Why does taking floored root of a natural number x give me all natural numbers up to x which are perfect squares,cubes,fifths etc.

Eg. The number of perfect squares from $$1$$ to $$10^{10}$$ is $$\left(10^{10}\right)^{1/2}= 10^{5}$$

Context:I got this question from this one: Count the number of integers in the range $$1$$ to $$10^{10}$$ which are not perfect squares, cubes, or fifth powers. That is, the integer cannot be written in the form $$m^r$$ where $$m$$ is an integer and $$r$$ is one of $$2, 3, 5$$.

1 Answer

It’s pretty simple.

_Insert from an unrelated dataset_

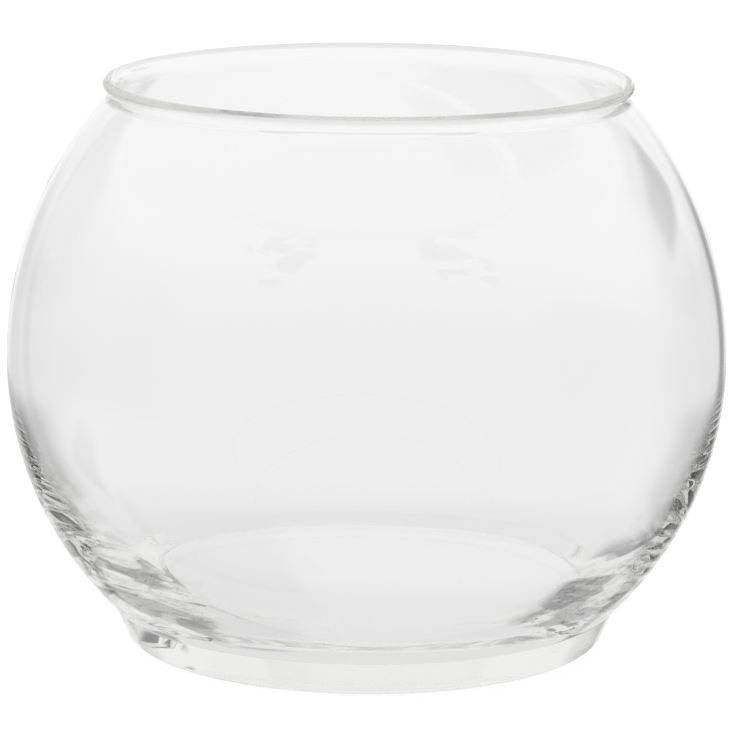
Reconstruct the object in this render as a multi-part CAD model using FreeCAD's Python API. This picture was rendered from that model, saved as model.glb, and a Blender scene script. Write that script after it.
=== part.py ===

Consider your example, which states that there are $$10^5$$ perfect squares in $$10^{10}$$. These perfect squares are the natural numbers from $$0$$ to $$10^5$$. $$10^5$$ squared is $$10^{10}$$ exactly, and since all the other members of the set are smaller, their squares will be less than $$10^{10}$$. Since the sequence of perfect squares is unchanging, all you need to do to find the number of perfect squares less than or equal to a number is to find the largest perfect square in that number, which will indeed be given by $$\left \lfloor{\sqrt x}\right \rfloor$$, or by $$\left \lceil{\sqrt[n]x}\right \rceil$$, for the number of perfect nths. Adding the perfect squares, cubes, and fifths together, you almost have the answer to your question. However, notice that there is still an extra step to the problem you provided: you need to subtract the intersection of the 3 sets. That should be relatively easy, as all three sets are all sequences of natural numbers of varying lengths.